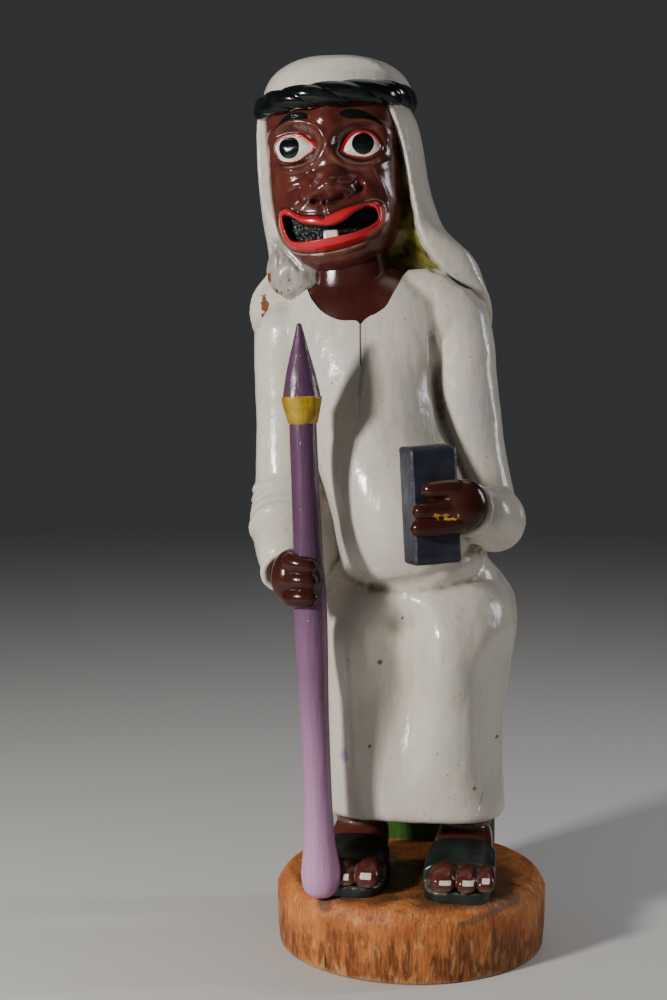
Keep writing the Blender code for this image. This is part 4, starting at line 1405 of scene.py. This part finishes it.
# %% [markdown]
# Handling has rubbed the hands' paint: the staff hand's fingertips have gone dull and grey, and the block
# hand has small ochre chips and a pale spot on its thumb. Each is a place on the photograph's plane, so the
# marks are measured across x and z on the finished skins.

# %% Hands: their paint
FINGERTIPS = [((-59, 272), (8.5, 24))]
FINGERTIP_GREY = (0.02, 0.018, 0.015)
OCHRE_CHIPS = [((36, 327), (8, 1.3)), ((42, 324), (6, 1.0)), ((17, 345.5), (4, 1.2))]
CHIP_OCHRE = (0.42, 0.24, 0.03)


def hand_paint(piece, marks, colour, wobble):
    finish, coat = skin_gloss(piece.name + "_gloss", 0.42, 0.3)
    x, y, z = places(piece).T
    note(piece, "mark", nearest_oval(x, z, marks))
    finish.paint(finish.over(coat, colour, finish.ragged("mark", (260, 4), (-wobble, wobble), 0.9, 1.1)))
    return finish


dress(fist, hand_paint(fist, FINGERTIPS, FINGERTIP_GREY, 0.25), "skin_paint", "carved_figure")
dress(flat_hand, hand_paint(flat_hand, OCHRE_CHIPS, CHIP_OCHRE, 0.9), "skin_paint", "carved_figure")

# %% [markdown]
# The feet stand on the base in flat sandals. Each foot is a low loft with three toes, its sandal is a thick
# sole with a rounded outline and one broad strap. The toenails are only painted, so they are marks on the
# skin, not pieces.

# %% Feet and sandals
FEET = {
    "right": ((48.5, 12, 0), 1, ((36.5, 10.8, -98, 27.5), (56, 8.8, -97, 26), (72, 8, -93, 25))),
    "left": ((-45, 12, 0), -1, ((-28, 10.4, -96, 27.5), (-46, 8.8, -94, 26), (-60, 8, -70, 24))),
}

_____

§ **What to produce**
Print exactly, and only, the lines beginning at the top of the listing and ending at the line with "# marks are".

§ **Full output**
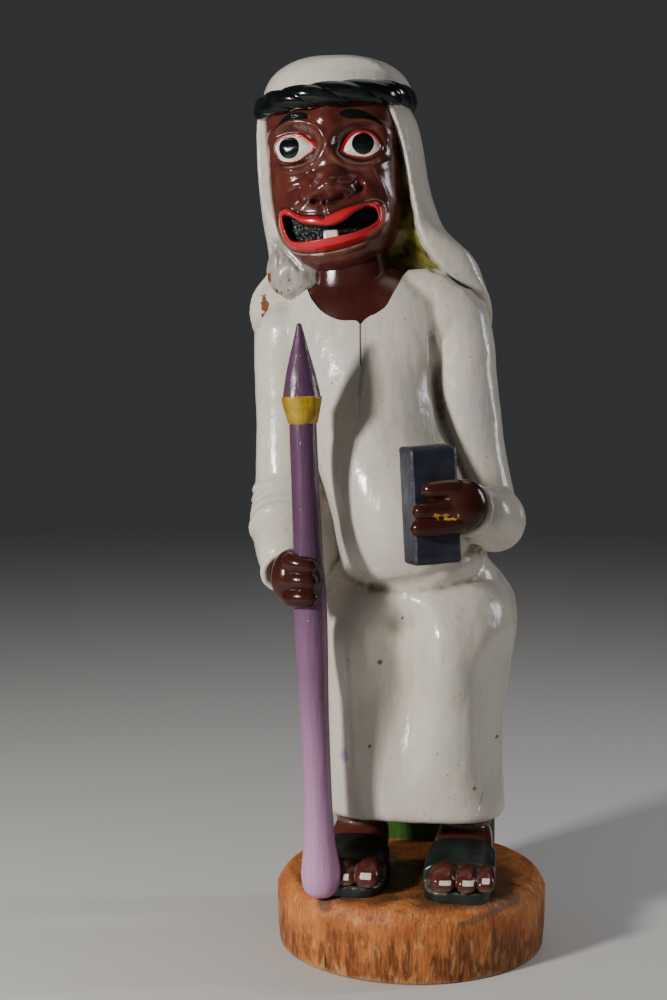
Keep writing the Blender code for this image. This is part 4, starting at line 1405 of scene.py. This part finishes it.
# %% [markdown]
# Handling has rubbed the hands' paint: the staff hand's fingertips have gone dull and grey, and the block
# hand has small ochre chips and a pale spot on its thumb. Each is a place on the photograph's plane, so the
# marks are measured across x and z on the finished skins.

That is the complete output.